Even if consumer demand for AI matches Big Tech’s ambitions, the industry might first run into physical constraints.
Alex de Vries is the founder of the website digiconomist, where he writes about the economics of digital trends, including artificial intelligence.
In an interview with SAN, de Vries said tech companies are already using all the advanced computer chips that manufacturers can produce. On one hand, this suggests a growing demand for AI systems, but a recent analysis from London Economics International found that supply-chain constraints mean many proposed data centers will not be able to obtain the necessary AI chips.

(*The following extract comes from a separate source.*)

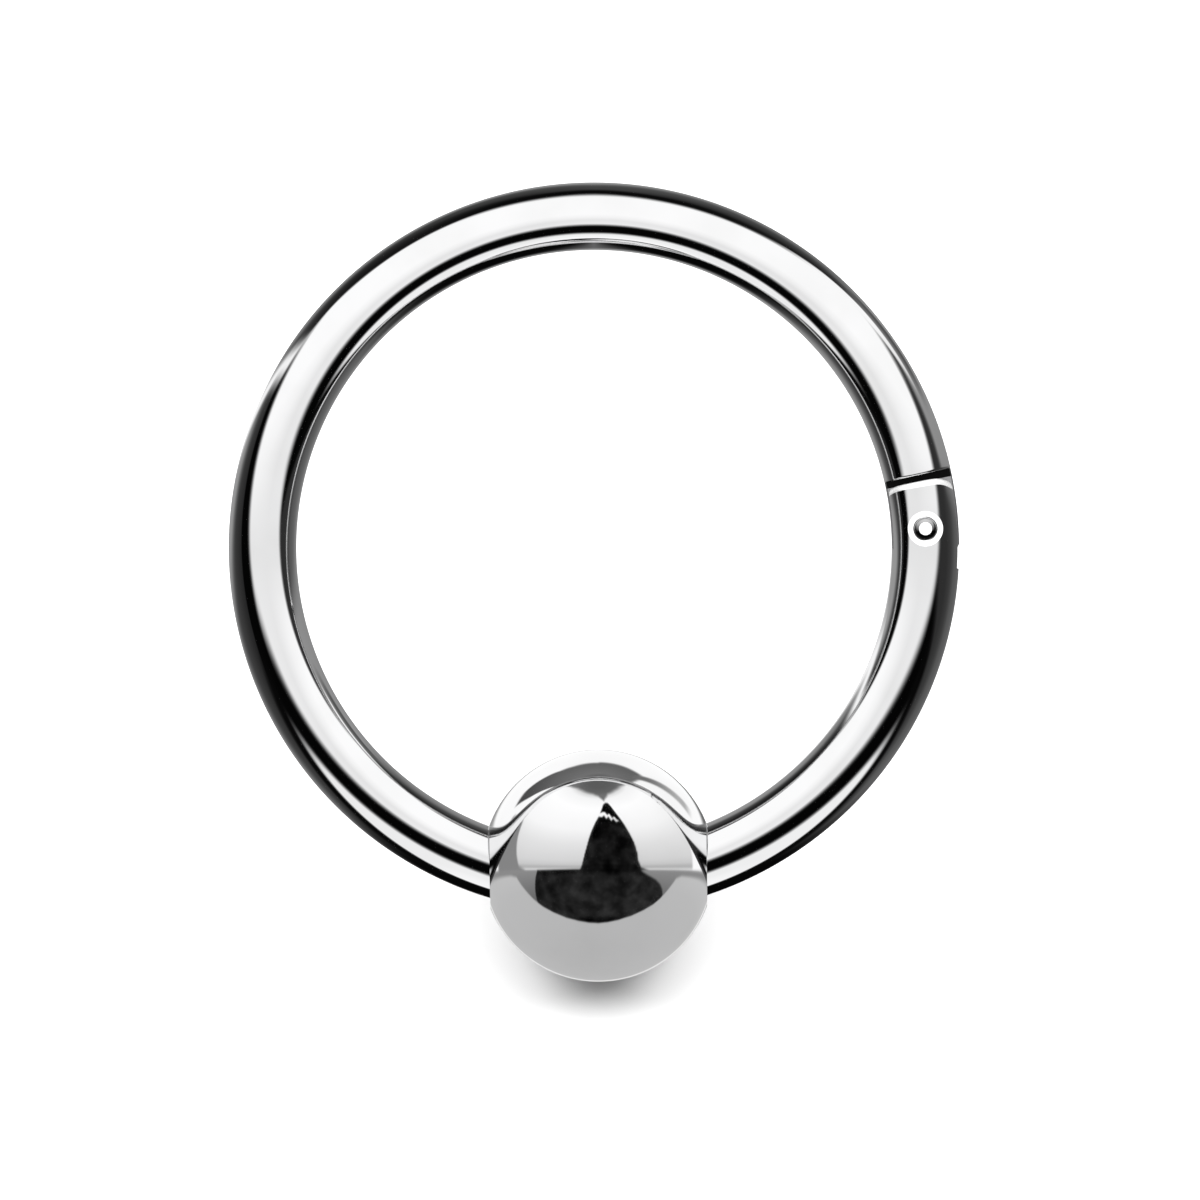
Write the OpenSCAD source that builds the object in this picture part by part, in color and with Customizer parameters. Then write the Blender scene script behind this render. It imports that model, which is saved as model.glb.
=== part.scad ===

“You can’t really predict much further than like one to two years into the future,” de Vries said, because “the supply chain capacity is fully utilized.”
Will AI models get more efficient?
The power needs of artificial intelligence also vary depending on the use case. For example, creating an AI-generated video requires much more energy than interacting with a text-based AI chatbot. New “reasoning” models capable of advanced analysis will require more power than conventional large language models, de Vries said.
Energy efficiency also varies depending on the AI model. Earlier this year, Chinese AI model DeepSeek demonstrated a functionality similar to ChatGPT while using up to 90% less electricity.
“For a data center, the single largest variable cost is the electric bill,” said O’Leary, who expects Big Tech to look for ways their AI models can become more energy efficient.
However, Tyson Slocum, director of the energy program at the nonprofit Public Citizen, noted that consumers are already experiencing increased electric bills as the market adjusts to increased electricity demand.
In an interview with SAN, Slocum said utility companies and the tech industry “intentionally create a sense of hype and panic around the energy consumption of AI, because both had a shared financial interest in doing so.”